One of the most important goals of the competition is to stock the shelves of the Registry of Standard Biological Parts, a sort of hardware store of genetic parts housed at MIT. “The idea is to standardize parts and the way they are put together, in the same way electrical and mechanical parts are standardized,” says Knight. “And to be able to give people a reasonable assurance that the parts, when put together, will function as they were designed to.” During the course of its project, the MIT team has deposited about a dozen newly made parts into the registry for use by other members of the synthetic-biology community.
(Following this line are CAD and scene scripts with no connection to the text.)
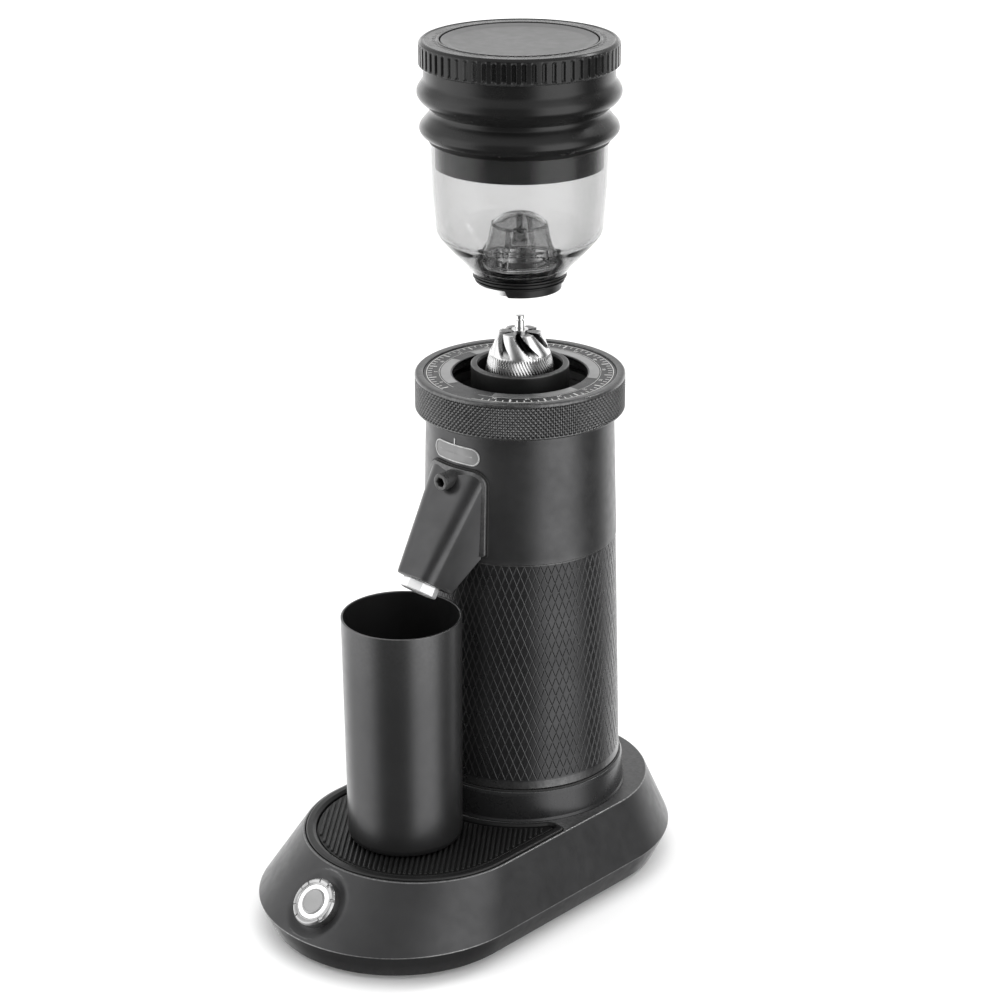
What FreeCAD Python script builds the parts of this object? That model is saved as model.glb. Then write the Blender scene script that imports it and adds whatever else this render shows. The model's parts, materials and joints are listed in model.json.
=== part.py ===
import FreeCAD, Part
import Sketcher
import math
import os
import re

# Single-dose burr coffee grinder.
# The origin is the middle of the footprint on the table, +Z is up and -Y is the front, where the cup stands.
# The hopper is drawn lifted off its seat, so that the burr and the dial can be seen.
# All sizes are in millimetres.

doc = FreeCAD.newDocument("BurrGrinder")
Vector = FreeCAD.Vector

# ------------------------------------------------------------------ driving dimensions

DIMENSIONS = {
    # base
    "belt_radius": 69.7,            # round end of the base at its widest
    "belt_height": 15.6,
    "belt_centre": 49.3,            # each end's centre, from the middle
    "sill_radius": 63.5,            # round end of the base at its lower edge
    "sill_height": 2.5,             # also the height of the rubber feet
    "deck_radius": 57.7,            # round end of the base's top face
    "deck_height": 43.4,
    "deck_front": 34.7,             # centre of the top face's front end, from the middle
    "shell_wall": 3.5,
    "roof_height": 37.4,            # underside of the base's roof
    "plate_radius": 59.7,
    "plate_top": 4.5,
    "foot_radius": 8.0,
    "foot_x": 38.0,
    "foot_y": 66.0,
    "base_screw_x": 50.0,
    "base_screw_y": 42.0,
    # tray and mat
    "tray_half": 56.2,              # half width of the tray
    "tray_rear_radius": 54.6,       # hollow rear edge, about the column's axis
    "tray_shoulder": 28.6,          # the tray's rear corners, in front of the column's axis
    "tray_floor": 40.4,
    "tray_top": 44.3,
    "tray_rim": 5.4,
    "tray_rear_rim": 2.5,
    "mat_low": 41.7,
    "mat_high": 43.9,
    # column
    "column_y": 39.2,
    "column_low_radius": 50.0,      # taper of the column's outside
    "column_high_radius": 45.75,
    "plinth_low_radius": 52.8,
    "plinth_high_radius": 51.2,
    "plinth_top": 59.1,
    "gasket_top": 60.1,
    "column_joint": 179.1,          # where the knurled lower tube meets the smooth upper one
    "column_top": 243.5,
    "upper_step": 0.3,              # how far the upper tube stands proud of the lower one
    "lower_bore": 44.2,
    "ledge_bore": 42.6,
    "upper_bore": 42.0,
    # motor and gearbox
    "motor_radius": 30.0,
    "motor_low": 62.0,
    "motor_high": 138.0,
    "mount_top": 143.0,
    "shaft_radius": 2.5,
    "gear_module": 0.8,
    "sun_teeth": 12,
    "planet_teeth": 24,
    "ring_teeth": 60,
    "gear_low": 147.0,
    "gear_high": 157.0,
    "carrier_high": 161.5,
    "gearbox_top": 163.0,
    "cover_top": 174.0,
    "pin_radius": 2.0,
    "drive_radius": 4.0,
    "bearing_bore": 4.0,
    "bearing_outer": 11.0,
    "bearing_width": 7.0,
    "bearing_low": 166.0,
    "bearing_high": 184.0,
    "ball_radius": 1.98,
    "ball_count": 7,
    # grinding chamber and burrs
    "chamber_low": 182.0,
    "chamber_floor": 192.0,
    "chamber_radius": 41.2,
    "chamber_bore": 37.5,
    "chamber_top": 252.0,
    "port_low": 193.0,
    "port_high": 212.0,
    "port_half": 9.0,
    "burr_low": 254.0,
    "burr_radius": 16.9,
    "burr_blade_low": 271.0,
    "burr_blade_radius": 14.9,
    "burr_tip": 281.7,
    "burr_tip_radius": 10.1,
    "pin_top": 290.0,
    "burr_pin_radius": 2.4,
    "flute_count": 6,
    # adjusting ring, dial and burr carrier
    "ring_radius": 51.0,
    "ring_low": 243.9,
    "ring_high": 261.9,
    "ring_bore": 41.0,
    "ring_lip": 46.8,
    "dial_bore": 32.8,
    "dial_top": 261.2,
    "web_low": 256.6,
    "carrier_radius": 23.8,
    "carrier_bore": 20.4,
    "carrier_flange": 37.0,
    "carrier_low": 244.0,
    "carrier_top": 266.0,
    # chute and spout
    "chute_top": 225.0,
    "chute_low": 183.0,
    "chute_half": 19.5,
    "tip_front": 78.0,              # the chute's end face, from the column's axis
    "tip_front_height": 178.5,
    "tip_back": 61.5,
    "tip_back_height": 166.5,
    "tip_half": 11.5,
    "gasket_step": 0.8,             # thickness of the gasket behind the chute
    "duct_start": 38.0,             # where the chute's taper begins, inside the column
    "duct_edge": 43.0,              # where the chute's lower face meets the column
    "spout_radius": 9.2,
    "spout_bore": 7.2,
    "spout_reach": 5.2,
    "screw_height": 219.7,
    "screw_head": 4.3,
    "screw_face": 56.4,
    # badge
    "badge_low": 227.4,
    "badge_high": 236.4,
    "badge_half": 14.5,
    # cup
    "cup_y": -44.8,
    "cup_top_radius": 29.0,
    "cup_low_radius": 28.0,
    "cup_top": 160.2,
    "cup_wall": 1.1,
    # hopper, as lifted
    "hopper_seat": 307.7,           # underside of the neck's flange
    "neck_radius": 22.6,
    "spigot_radius": 20.0,
    "spigot_low": 304.0,
    "throat_radius": 18.9,
    "neck_top": 317.0,
    "jar_low": 312.1,
    "jar_wall_radius": 42.0,
    "jar_top": 376.0,
    "jar_shoulder": 332.7,
    "jar_cone_top": 323.3,
    "jar_thickness": 1.8,
    "guard_rim": 335.4,
    "guard_crown": 341.0,
    "plug_low": 364.4,
    "bellows_crest": 48.1,
    "lid_low": 411.3,
    "lid_top": 423.5,
    "lid_radius": 46.9,
    # switch
    "switch_height": 29.4,
    "bezel_radius": 12.0,
    "bezel_height": 3.4,            # how far the bezel stands out of the sloping front
    "barrel_radius": 9.5,
    "light_outer": 7.8,
    "light_inner": 5.8,
    "light_low": -6.0,              # foot of the lit ring, behind the sloping front
    "cap_radius": 5.5,
    "inlet_height": 26.0,
}

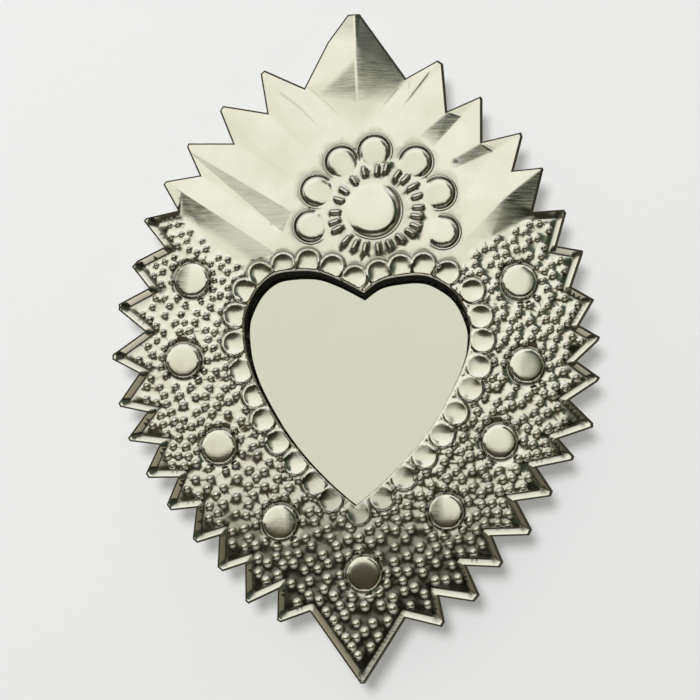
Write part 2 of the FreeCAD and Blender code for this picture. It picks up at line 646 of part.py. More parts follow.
def make_hanger_strap():
    """Strap bent over the ring's bar, with a flat foot above and below it."""
    bar = bar_centre()
    side = FreeCAD.Vector(-STRAP_WIDTH / 2, 0, 0)
    seat = FreeCAD.Vector(0, SHEET_BACK_Y, bar.z) + side
    inner_radius = RING_WIRE_RADIUS + STRAP_FIT_GAP
    outer_radius = inner_radius + STRAP_THICKNESS
    shells = []
    for radius in (outer_radius, inner_radius):
        bend = Part.makeCylinder(radius, STRAP_WIDTH, bar + side, FreeCAD.Vector(1, 0, 0))
        legs = Part.makeBox(STRAP_WIDTH, bar.y - SHEET_BACK_Y, 2 * radius, seat - UP * radius)
        shells.append([bend, legs])
    outer, inner = shells
    foot_reach = outer_radius + STRAP_FOOT_LENGTH
    feet = Part.makeBox(STRAP_WIDTH, STRAP_THICKNESS, 2 * foot_reach, seat - UP * foot_reach)
    inside_sheet = Part.makeBox(STRAP_WIDTH, outer_radius, 2 * foot_reach,
                                seat + TOWARDS_FRONT * outer_radius - UP * foot_reach)
    return feet.fuse(outer).cut(inner + [inside_sheet]).removeSplitter()


def make_strap_solder(strap):
    """One dab over the end of each foot of the strap."""
    reach = RING_WIRE_RADIUS + STRAP_FIT_GAP + STRAP_THICKNESS + STRAP_FOOT_LENGTH
    return [solder_dab(0, bar_centre().z + side * reach).cut(strap) for side in (-1, 1)]


def make_hanging_ring():
    """Wire D hanging from its straight bar."""
    bar = bar_centre()
    half = RING_BAR_LENGTH / 2
    bend = RING_BEND_RADIUS
    corner = bend * (1 - math.sqrt(2) / 2)
    bow_drop = RING_DROP - half

    def at(x, drop):
        return FreeCAD.Vector(x, bar.y, bar.z - drop)

    edges = [Part.makeLine(at(-half + bend, 0), at(half - bend, 0)),
             Part.Arc(at(half - bend, 0), at(half - corner, corner), at(half, bend)).toShape(),
             Part.makeLine(at(half, bend), at(half, bow_drop)),
             Part.Arc(at(half, bow_drop), at(0, bow_drop + half), at(-half, bow_drop)).toShape(),
             Part.makeLine(at(-half, bow_drop), at(-half, bend)),
             Part.Arc(at(-half, bend), at(-half + corner, corner), at(-half + bend, 0)).toShape()]
    path = Part.Wire(edges)
    section = Part.Wire([Part.makeCircle(RING_WIRE_RADIUS, edges[0].Vertexes[0].Point,
                                         FreeCAD.Vector(1, 0, 0))])
    return path.makePipeShell([section], True, False)


def main():
    os.makedirs("parts", exist_ok=True)
    tray = make_back_tray()
    strap = make_hanger_strap()
    nodes = {
        "front_sheet": make_front_sheet(),
        "spacer_board": make_spacer_board(),
        "mirror_glass": make_mirror_glass(),
        "packing_card": make_packing_card(),
        "back_tray": tray,
        "hanger_strap": strap,
        "hanging_ring": make_hanging_ring(),
    }
    for name, dabs in (("tray_solder", make_tray_solder(tray)),
                       ("strap_solder", make_strap_solder(strap))):
        for count, dab in enumerate(dabs, 1):
            nodes[f"{name}_{count}"] = dab
    for name, shape in nodes.items():
        box = shape.BoundBox
        print(name, "valid", shape.isValid(), "solids", len(shape.Solids),
              "volume", round(shape.Volume, 1),
              "x", round(box.XMin, 2), round(box.XMax, 2),
              "y", round(box.YMin, 2), round(box.YMax, 2),
              "z", round(box.ZMin, 2), round(box.ZMax, 2))
        shape.exportStep(f"parts/{name}.step")


main()
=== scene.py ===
import bpy
import math
import random
import numpy as np
from bpy.props import FloatProperty, FloatVectorProperty, IntProperty, PointerProperty
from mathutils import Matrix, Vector, geometry, noise
from types import SimpleNamespace


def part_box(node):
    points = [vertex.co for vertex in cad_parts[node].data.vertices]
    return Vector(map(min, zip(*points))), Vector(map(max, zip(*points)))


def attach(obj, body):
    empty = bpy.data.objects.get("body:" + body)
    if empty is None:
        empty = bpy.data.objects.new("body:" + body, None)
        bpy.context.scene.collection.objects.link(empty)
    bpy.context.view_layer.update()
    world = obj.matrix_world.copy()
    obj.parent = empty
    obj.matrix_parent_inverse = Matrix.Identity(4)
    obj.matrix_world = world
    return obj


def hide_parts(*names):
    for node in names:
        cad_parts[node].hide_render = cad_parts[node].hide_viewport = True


# Looks of a hand-embossed tin wall mirror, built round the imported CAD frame.
# +Z is up, the front faces -Y, and the wall is the plane y = 0.

bl_info = {
    "name": "Tin Heart Mirror",
    "version": (1, 0, 0),
    "blender": (4, 5, 0),
    "location": "3D View > Sidebar > Tin Mirror",
    "description": "Builds an embossed tin wall mirror with a heart-shaped opening",
    "category": "Add Mesh",
}

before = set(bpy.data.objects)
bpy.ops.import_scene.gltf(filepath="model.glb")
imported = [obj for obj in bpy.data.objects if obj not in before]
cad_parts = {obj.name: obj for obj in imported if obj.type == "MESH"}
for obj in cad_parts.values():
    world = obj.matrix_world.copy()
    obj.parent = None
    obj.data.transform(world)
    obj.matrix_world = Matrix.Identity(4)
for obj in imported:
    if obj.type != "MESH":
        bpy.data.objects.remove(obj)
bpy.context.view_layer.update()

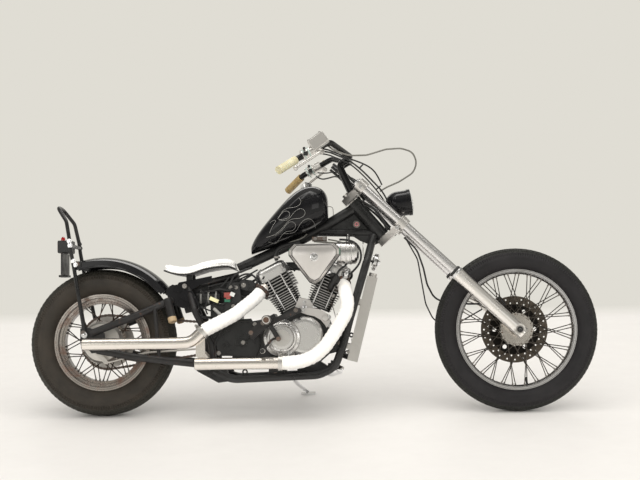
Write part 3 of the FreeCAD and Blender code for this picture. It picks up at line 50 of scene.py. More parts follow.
REAR_AXLE = Vector((0, 0, 311.92))
FRONT_AXLE = Vector((1748.75, 0, 343.82))
CRANK = Vector((863, 0, 330))
HEAD_BASE = Vector((1223, 0, 713))
FORK_HALF_TRACK = 105
PIPE_LINE = 196
FOOT_LINE = 180
CYLINDER_ANGLES = (-28, 24)
HANDS = (-1, 1)  # the sign of Y on the right and on the left
X, Y, Z = Vector((1, 0, 0)), Vector((0, 1, 0)), Vector((0, 0, 1))
TILT = Matrix.Rotation(-LEAN, 3, "X")


def heading(angle):
    """The unit vector in the bike's plane that points an angle up from straight ahead."""
    return Vector((math.cos(angle), 0, math.sin(angle)))


FORK_UP = Vector((-math.sin(FORK_RAKE), 0, math.cos(FORK_RAKE)))
STEM_UP = Vector((-math.sin(STEM_RAKE), 0, math.cos(STEM_RAKE)))
STEM_AHEAD = heading(STEM_RAKE)
SHIFT = sum(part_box("rear_axle"), Vector()) / 2 - TILT @ REAR_AXLE / 1000


def at(point):
    """A point of the upright bike, in metres in the leaning frame."""
    return TILT @ Vector(point) / 1000 + SHIFT


def on_fork(distance, side):
    """A point up a fork leg from the front axle's line."""
    return FRONT_AXLE + FORK_UP * distance + Y * (side * FORK_HALF_TRACK)


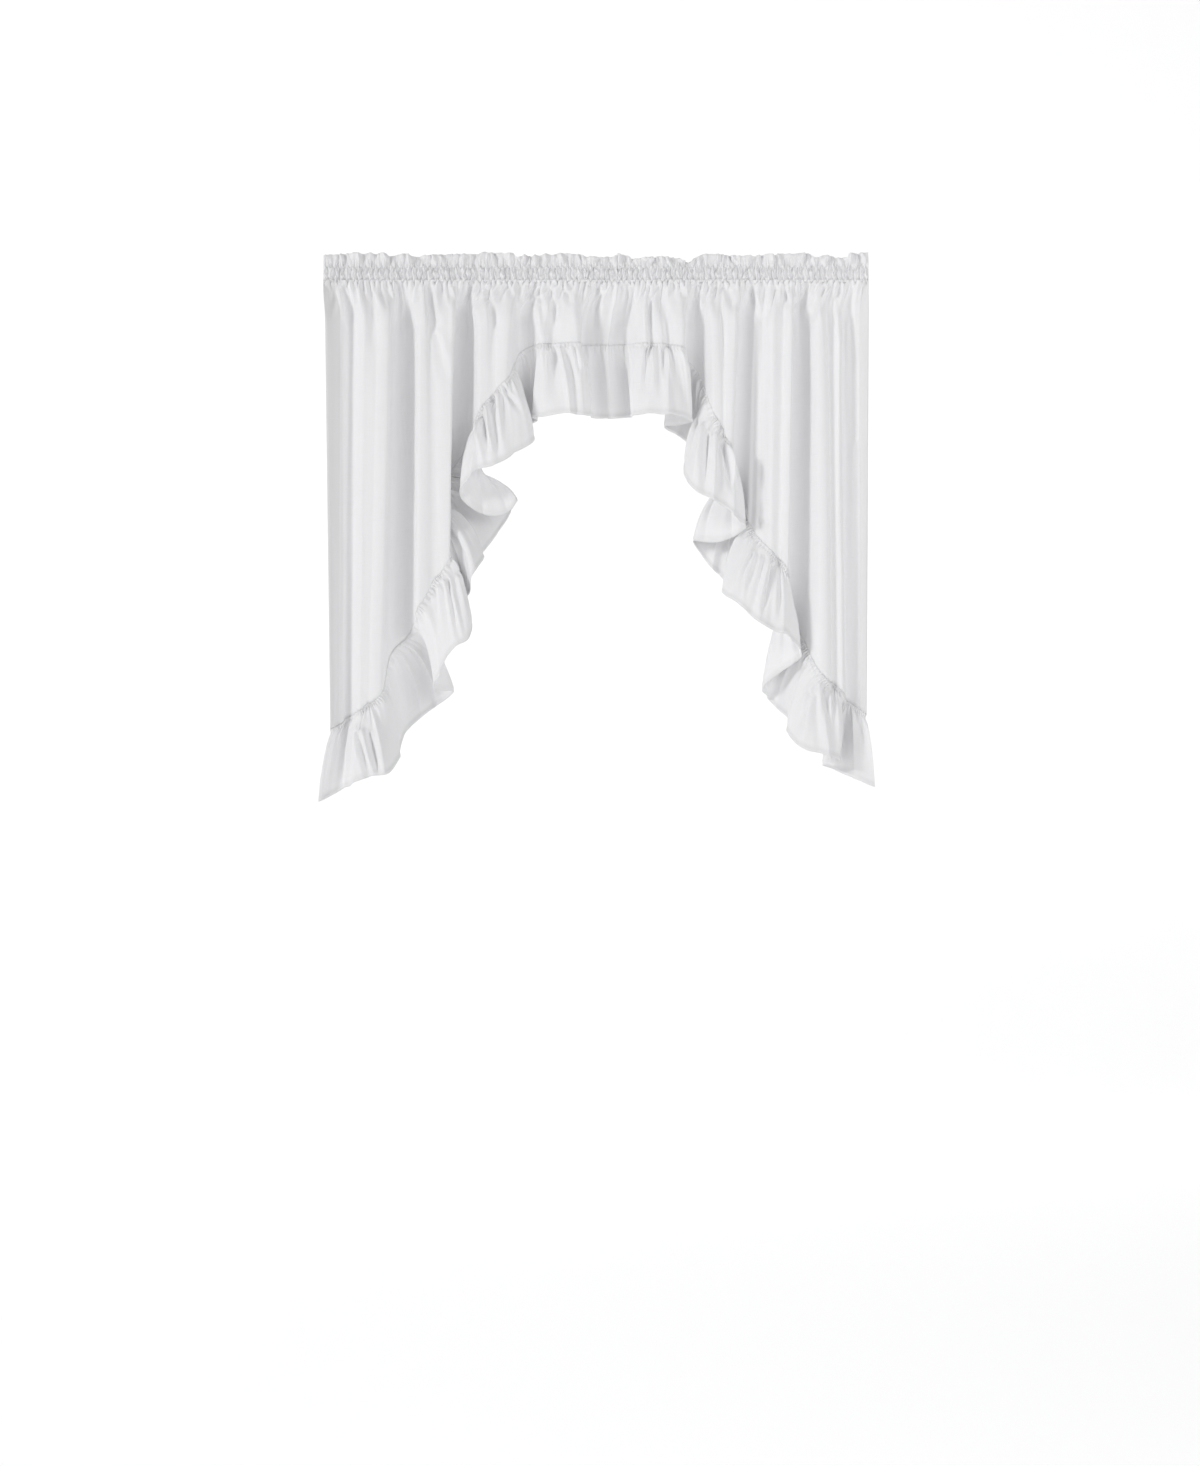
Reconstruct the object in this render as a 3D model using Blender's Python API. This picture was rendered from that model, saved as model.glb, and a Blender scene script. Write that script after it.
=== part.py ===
"""A pair of ruffled window swags, shirred on a rod and hanging as a pair.

Each swag is three pieces of cloth: a heading strip (the frill above the rod and the rod pocket
below it), a panel that falls from the pocket in deep folds and is cut away towards the middle of
the window, and a gathered ruffle sewn along that cut edge.

Frame: metres, +Z up, +X to the viewer's right, +Y towards the window, so the front faces -Y.
The origin is the middle of the top edge, over the rod's line. The tables are in millimetres.
"""

import math
from collections import namedtuple

import bmesh
import bpy
from mathutils import Vector

MM = 0.001

# Driving sizes, in millimetres
CLOTH = 1.5
SEAM_GAP = 1.2
HEADING_GAP = 0.6
FRILL_HEIGHT = 24.0
POCKET_HEIGHT = 28.0
POCKET_HALF_DEPTH = 10.5
POCKET_HALF_CLEAR = 11.2
FOOT_FORWARD = 5.0
RUFFLE_DROP = 130.0
SEAM_BAND = 6.0
FOLDS_FORM_BY = 85.0
FOLDS_PART_BY = 55.0
FOLDS_SETTLE_BY = 190.0
FOLD_OVERLAP = 0.0085
FOLD_LEAN = 0.2
PANEL_TOP = FRILL_HEIGHT + POCKET_HEIGHT

# Mesh density: the gathers are two columns each, so COLUMNS is twice their number
COLUMNS = 84
RUFFLE_COLUMNS = 137
PANEL_ROWS = (0.0, 0.05, 0.12, 0.21, 0.34, 0.5, 0.67, 0.84, 1.0)
RUFFLE_ROWS = (0.0, 0.33, 0.67, 1.0)

# Edges that turn more than this many degrees are shaded sharp
SHARP_FROM = 42.0

# The shirring's small pleats: half their depth on the pocket, and how far they run down
GATHER_DEPTH = 2.4
GATHER_REACH = 75.0

# One row for each turn of a panel's folds, from its edge at the middle of the window outwards.
# rod_x and seam_x: its place across at the pocket and at the ruffle seam. top and low: its depth
# before (-) or behind (+) the rod's line under the pocket and at the seam. seam: the drop there.
Turn = namedtuple("Turn", "rod_x seam_x top low seam")
LEFT_TURNS = (
    Turn(38, 23, 3, 4, 163),
    Turn(-10, -19, 13, 15, 162),
    Turn(-39, -40, -22, -24, 162),
    Turn(-76, -83, -4, -8, 162),
    Turn(-101, -98, -13, -14, 163),
    Turn(-128, -124, 12, 12, 170),
    Turn(-156, -167, -24, -28, 231),
    Turn(-184, -186, -8, -21, 254),
    Turn(-204, -207, -18, -22, 277),
    Turn(-234, -254, 20, 28, 385),
    Turn(-261, -266, -20, -25, 548),
    Turn(-294, -290, -7, -20, 582),
    Turn(-312, -315, -19, -24, 626),
    Turn(-340, -346, 16, 19, 694),
    Turn(-371, -388, -22, -28, 788),
    Turn(-392, -408, -11, -23, 800),
    Turn(-411, -420, -18, -22, 812),
    Turn(-431, -438, 12, 8, 824),
    Turn(-449, -453, 2, 0, 836),
    Turn(-483, -473, -14, -14, 846),
)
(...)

As the number and complexity of parts grow, both students and industry and academic scientists can make ever-more-complicated designs. The machines entered in the 2006 iGEM competition have doubled in size in the past two years, from about 6,000 to 12,000 letters of DNA. “These [projects] represent the largest designed genetic systems that have ever been developed,” says Chris Voigt, a bioengineer at the University of California, San Francisco, who is advising one of the student teams. “Understanding how to push the size and complexity of these systems is what is going to have an impact.”
Entries in this year’s competition come from as far away as Africa and Japan, and will include a range of strange creations. Some are practical, such as a biosensor that can detect arsenic concentrations for use in tainted wells. Others are more whimsical, such as a bacterial night-light that glows when it gets dark. The oddest creation, perhaps, is the entry from the University of Freiberg, in Germany: a microscopic, DNA-based clothing line, christened “Barbie Nanoatelier” by the team.